In [1]:
# Import necessary libraries
import matplotlib.pyplot as plt
import numpy as np

# Import custom class and functions
from loss_surface import LossSurface
from momentum import Momentum, visualize_descent

%matplotlib inline

In [2]:
# Function to compute response given predictor
def f(x):
    return np.cos(3*np.pi*x)/x

In [3]:
# Function to compute the derivative
def der_f(x):
    return -(3*np.pi*x*np.sin(3*np.pi*x)+np.cos(3*np.pi*x))/x**2

In [4]:
# Helper function to perform clipping
# This function retuns the gradient with a magnitude <=clip_threshold
def clip(g, clip_threshold=8):
    if np.abs(g) > clip_threshold:
        g = g*clip_threshold/np.abs(g)
    return g

In [0]:
# Helper function to get tangent points
def get_tangent_line(x, x_range=.5):
    y = f(x)
    m = der_f(x)
    x1, y1 = x, y
    x = np.linspace(x1-x_range/2, x1+x_range/2, 50)
    y = m*(x-x1)+y1
    return x, y, m

In [0]:
# Helper function to plot the data
def plot_it(cur_x, title='', ax=plt):
    y = f(x)
    ax.plot(x,y)
    ax.scatter(cur_x, f(cur_x), c='r', s=80, alpha=1);
    x_tan, y_tan, der = get_tangent_line(cur_x)
    ax.plot(x_tan, y_tan, ls='--', c='r')
    # indicate when if our location is outside the x range
    if cur_x > x.max():
        ax.axvline(x.max(), c='r', lw=3)
        ax.arrow(x.max()/1.6, y.max()/2, x.max()/5, 0, color='r', head_width=.25)
    if cur_x < x.min():
        ax.axvline(x.min(), c='r', lw=3)
        ax.arrow(x.max()/2.5, y.max()/2, -x.max()/5, 0, color='r', head_width=.25)
    ax.set_xlim(x.min(), x.max())
    ax.set_ylim(-3.5, 3.5)
    ax.set_title(title)

In [0]:
# Get predictor data
x = np.linspace(0.1,3, 200)

### ⏸ Which among the following is true about the momentum parameter $\alpha$ defined here?

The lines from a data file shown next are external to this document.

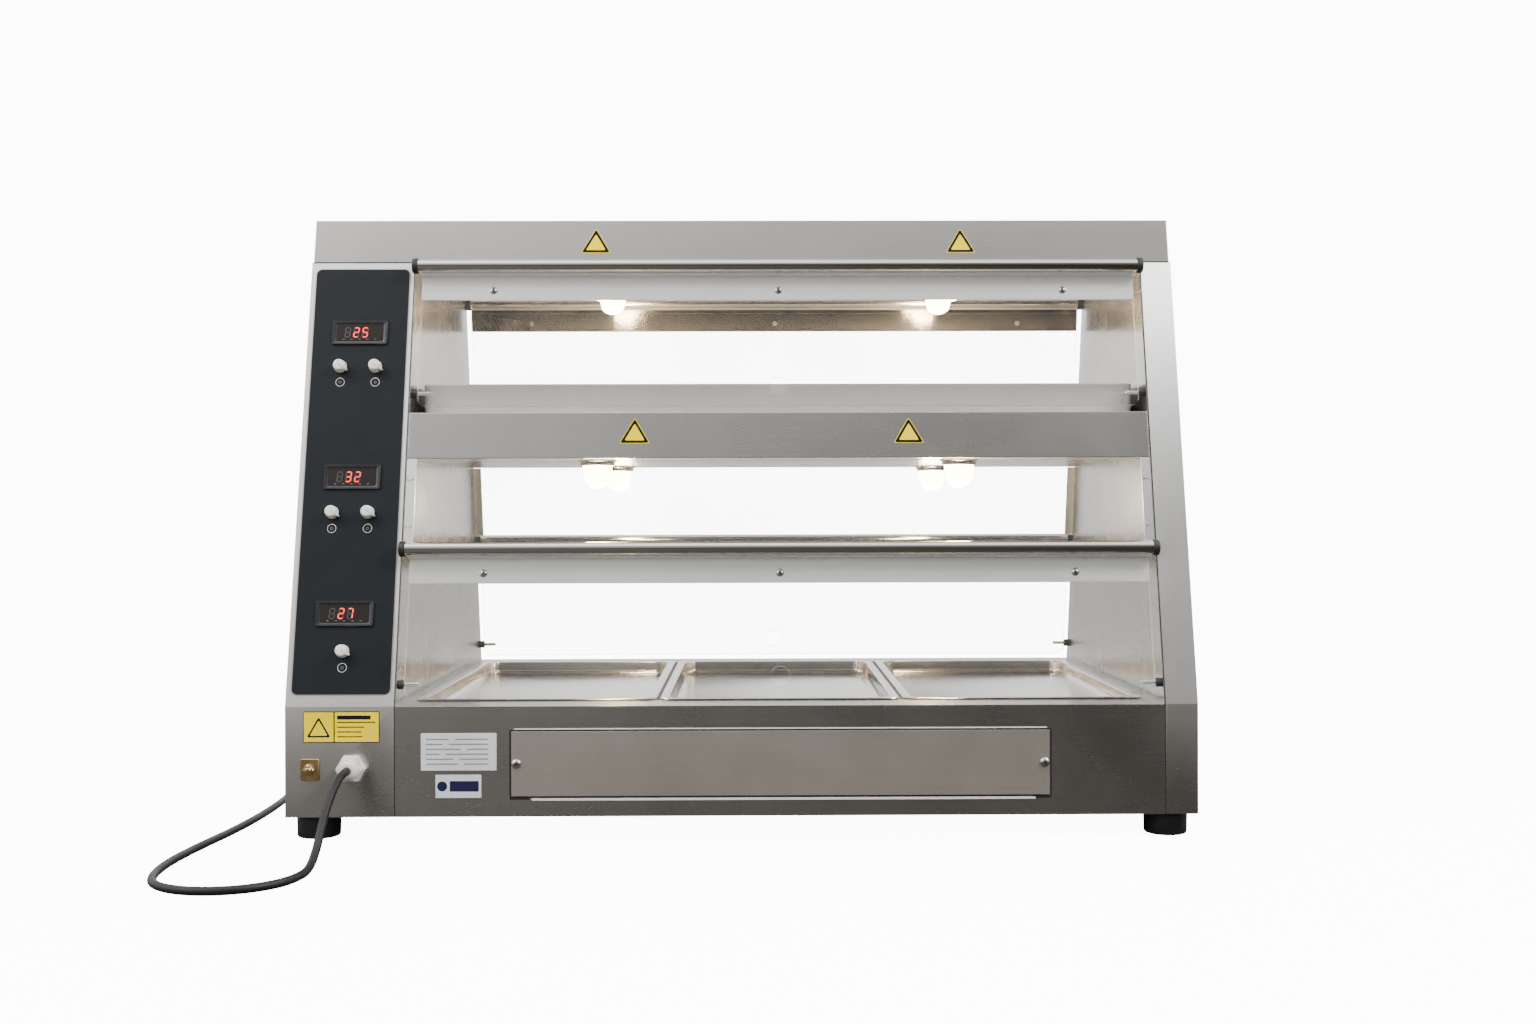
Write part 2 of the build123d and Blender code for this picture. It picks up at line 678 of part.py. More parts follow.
def plug_pins():
    pin = Cylinder(2.4, 19, align=(Align.CENTER, Align.CENTER, Align.MIN))
    up = PLUG_NECK + PLUG_LENGTH
    pins = [Pos(0, sy * PLUG_PIN_SPACING / 2, up) * pin for sy in (-1, 1)]
    return plug_plane() * Compound(children=pins)


def main():
    os.makedirs("parts", exist_ok=True)

    write("left_column_cover", left_column_cover())
    write("right_column_cover", column_cover(1))
    write("left_inner_wall", inner_wall(-1))
    write("right_inner_wall", inner_wall(1))

    hood_half = HALF_W - 2.0 - SHEET
    write("hood_cover", hood_cover())
    write("hood_lamp_plate", plate_with_lamp_holes("hood", -hood_half, hood_half, SHEET))
    write("shelf_housing", shelf_housing())
    write("shelf_lamp_plate", plate_with_lamp_holes("shelf", OPENING_LEFT, OPENING_RIGHT, SHEET))

    write("top_deck", top_deck())
    write("base_front_panel", base_front())
    write("base_rear_panel", base_skirt(1))
    inner = HALF_DEPTH - SHEET
    floor = block(SHEET - HALF_W, HALF_W - SHEET, -inner, inner, FOOT_HEIGHT, FOOT_HEIGHT + SHEET)
    write("base_floor_plate", floor)
    half = SERVICE_PANEL[0] / 2
    panel = block(MID_X - half, MID_X + half, -HALF_DEPTH - SHEET, -HALF_DEPTH,
                  SERVICE_Z - SERVICE_PANEL[1] / 2, SERVICE_Z + SERVICE_PANEL[1] / 2)
    for sx in (-1, 1):
        panel -= rod_y(SCREW_SHANK_R, MID_X + sx * SERVICE_SCREW, SERVICE_Z,
                       -HALF_DEPTH - 2 * SHEET, -HALF_DEPTH + SHEET)
    write("service_panel", panel)
    write("service_panel_screws", service_screws())
    write("rubber_feet", rubber_feet())

    write("lamp_flanges", lamp_flanges())
    write("lamp_domes", lamp_domes())
    write("lamp_bulbs", lamp_bulbs())
    write("base_heating_elements", heating_elements(146.0, 290.0, 190.0, 3, PAN_PITCH))
    write("shelf_heating_elements", heating_elements(552.0, 290.0, 130.0, 3, PAN_PITCH))

    front_pane = fixed_pane()
    write("front_fixed_pane", front_pane)
    write("rear_fixed_pane", mirror(front_pane, about=Plane.XZ))
    posts = [side_post(side) for side in (-1, 1)]
    posts += [mirror(post, about=Plane.XZ) for post in posts]
    write("side_posts", Compound(children=posts))
    write("pivot_bushes", pivot_bushes())

    pieces = flap_pieces()
    for end, side in (("front", -1), ("rear", 1)):
        for tier, pivot_z in FLAP_PIVOTS_Z.items():
            for name, shape in pieces.items():
                write(f"{end}_{tier}_flap_{name}", place_flap(shape, pivot_z, side))

    for i, place in enumerate(("left", "middle", "right")):
        write(f"{place}_pan", Pos(MID_X + (i - 1) * PAN_PITCH, 0, BEND_Z) * pan())
    write("shelf_tray", Pos(MID_X, 0, SHELF_TOP_Z) * tray())

    write("control_overlay", control_overlay())
    write("temperature_controllers", temperature_controllers())
    write("display_windows", display_windows())
    write("rotary_switches", rotary_switches())
    for name, (x, z) in KNOBS.items():
        write(name, knob(x, z))

    write("cable_gland", cable_gland())
    write("earth_terminal", earth_terminal())
    coil = cord_coil()
    run = cord_tube(ROUTE, "cord") - coil
    tail = cord_tube(TAIL, "tail") - coil
    write("power_cord", Compound(children=[run, tail]))
    write("cord_coil", coil)
    write("plug_body", plug_body())
    write("plug_pins", plug_pins())


main()
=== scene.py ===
"""Look of the electric buffet server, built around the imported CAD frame. Metres, +Z up."""

import json
from math import cos, pi, radians, sin

import bmesh
import bpy
from mathutils import Matrix, Vector


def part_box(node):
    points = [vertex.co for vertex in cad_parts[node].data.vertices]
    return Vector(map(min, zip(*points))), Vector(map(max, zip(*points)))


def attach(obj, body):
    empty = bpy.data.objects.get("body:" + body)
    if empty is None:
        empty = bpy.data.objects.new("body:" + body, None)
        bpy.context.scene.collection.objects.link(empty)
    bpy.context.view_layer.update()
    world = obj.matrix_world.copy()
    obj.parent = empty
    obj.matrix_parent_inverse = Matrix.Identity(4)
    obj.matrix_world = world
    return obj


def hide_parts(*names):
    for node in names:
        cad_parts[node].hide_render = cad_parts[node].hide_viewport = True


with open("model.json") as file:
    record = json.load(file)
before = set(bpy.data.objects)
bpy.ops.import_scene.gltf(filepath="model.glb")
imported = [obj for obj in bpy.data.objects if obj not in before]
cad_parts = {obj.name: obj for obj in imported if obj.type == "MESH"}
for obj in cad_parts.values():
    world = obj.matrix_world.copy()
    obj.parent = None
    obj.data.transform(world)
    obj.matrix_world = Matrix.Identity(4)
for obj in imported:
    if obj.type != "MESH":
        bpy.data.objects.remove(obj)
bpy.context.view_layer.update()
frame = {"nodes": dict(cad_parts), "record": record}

# ---- places taken from the frame -----------------------------------------------------------
MM = 0.001
LEAN = radians(12.5)
FRONT_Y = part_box("base_front_panel")[0][1]
REAR_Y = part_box("base_rear_panel")[1][1]
MIDDLE_Y = (FRONT_Y + REAR_Y) / 2
BEND_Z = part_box("top_deck")[1][2]
OPEN_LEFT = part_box("left_inner_wall")[1][0]
OPEN_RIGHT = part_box("right_inner_wall")[0][0]
MID_X = (OPEN_LEFT + OPEN_RIGHT) / 2
COLUMN_MID = (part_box("control_overlay")[0][0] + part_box("control_overlay")[1][0]) / 2
JOINTS = {j["name"]: j for j in frame["record"]["behaviour"]["joints"]}
FRONT_FACE = Matrix.Translation((0, FRONT_Y, BEND_Z)) @ Matrix.Rotation(-LEAN, 4, "X")
FRONT_TO_REAR = Matrix.Translation((0, 2 * MIDDLE_Y, 0)) @ Matrix.Scale(-1, 4, (0, 1, 0))


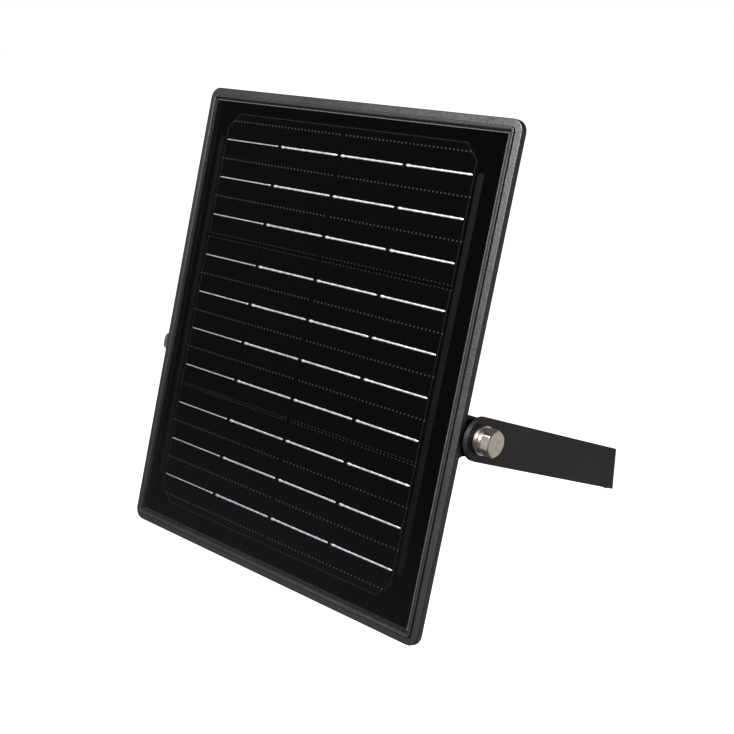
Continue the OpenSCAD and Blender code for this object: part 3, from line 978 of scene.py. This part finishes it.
    def finish(self, slot: Slot, finishes: list, node: str, place: Matrix, smooth: float = 38.0,
               body: Body = Body.PANEL) -> None:
        """Turns the mesh into a piece of the object.

        Args:
            slot: not used.
            finishes: one finish for each material index.
            node: the node that it stands for.
            place: turns its millimetres into row metres.
            smooth: largest angle that is shaded as one surface, in degrees.
            body: what it rides on.
        """
        bm = self.bm
        self.put(place)
        bmesh.ops.recalc_face_normals(bm, faces=bm.faces)
        mesh = bpy.data.meshes.new(self.name)
        for finish in finishes:
            mesh.materials.append(dressed(finish))
        bm.to_mesh(mesh)
        bm.free()
        mesh.shade_smooth()
        mesh.set_sharp_from_angle(angle=math.radians(smooth))
        piece = bpy.data.objects.new(self.name, mesh)
        bpy.context.scene.collection.objects.link(piece)
        even = piece.modifiers.new("even shading", "WEIGHTED_NORMAL")
        even.keep_sharp = True
        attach(piece, body.value)
        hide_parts(node)
        log.info("%s: %d faces, for %s", self.name, len(mesh.polygons), node)


def soften_node(name: str, node: str, width: float, slot: Slot, finish: object) -> None:
    """Makes a panel piece that is a node with its edges rounded.

    Args:
        name: the piece's name.
        node: the node that it stands for.
        width: width of the rounding.
        slot: the record's finish name.
        finish: its finish.
    """
    Workpiece.softened(name, node, width).finish(slot, [finish], node, ROW)


def dress_node(node: str, finish: object) -> None:
    """Gives a node that stays as it is its material.

    Args:
        node: the node's name.
        finish: its finish.
    """
    mesh = frame["nodes"][node].data
    mesh.materials.clear()
    mesh.materials.append(dressed(finish))
    log.info("%s: dressed in %s", node, finish.name)


# Sub-assemblies ----------------------------------------------------------------------------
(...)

#### A. As the mometum is decreased, the time to converge most likely increases because the oscillation damping is reduced.
#### B. As the mometum is decreased, the time to converge most likely decreases because the weightage given to the previous values is lower.
#### C. As the mometum is increased, the time to converge most likely increases because the weightage given to the previous values is higher.
#### D. As the mometum is decreased, the time to converge most likely increases because the oscillation damping is increased leading to smoother descent.

In [None]:
### edTest(test_chow1) ###
# Submit an answer choice as a string below (eg. if you choose option A, put 'A')
answer1 = '___'

In [0]:
### edTest(test_momentum) ###

# Funtion to compute gradient descent with momentum
def gradient_descent(cur_x, learning_rate, decay_rate, epsilon, nu, alpha, num_iter)

    # Plotting one panel per gradient descent iteration
    fig, axs = plt.subplots(num_iter//3, 3, figsize=(15,6), sharey=True)

    # To create sub-panels
    for i, ax in enumerate(axs.ravel()):
        plot_it(cur_x, title="{i} step{'' if i == 1 else 's'}", ax=ax)

        # Store the current x value before change in a separate variable
        prev_x = ___

        # Compute the derivative of the current x
        der_cur_x = ___

        # Get the gradient of the derivative of x using clipping
        delta = ___

        # There is no momentum for the first iteration
        nu = delta if i == 0 else alpha*nu + (1-alpha)*delta 

        # Update the x-value using the momentum and learning rate
        cur_x = ___

        # Update the learning rate based on the decay rate
        learning_rate = ___

        # Stop algorithm if the change is below threshold
        if np.abs(cur_x - prev_x) <= epsilon:
            for ax in axs.ravel()[i+1:]:
                # Hide unused subplots
                ax.axis('off')
            break

    plt.tight_layout()

In [None]:
# Set the initial value of x
cur_x = 2.5 

# The learning rate for gradient descent
learning_rate = 0.35

# The decay rate determines the percent by which the learning rate reduces each step
decay_rate = 0.5

# Setting the epsilon value
epsilon = 0.025

# Set the initial momentum to zero to indicate no 'memory'
nu = 0

# Momentum weighting parameter
alpha = 0.6

# Iterator for plots
num_iter = 10

# Call the gradient_descent function to perform gradient descent with momentum 
gradient_descent(cur_x, learning_rate, decay_rate, epsilon, nu, alpha, num_iter)

## Mindchow 🍲

In [0]:
### edTest(test_chow2) ###
# Try a list of different alpha values with a single learning rate and see how that affects convergence in 2 dimensions

learning_rate = ___
iteration = 50
alphas = ___

#Helper code to visualise the data
visualize_descent(learning_rate=learning_rate, iteration=iteration, alphas=alphas)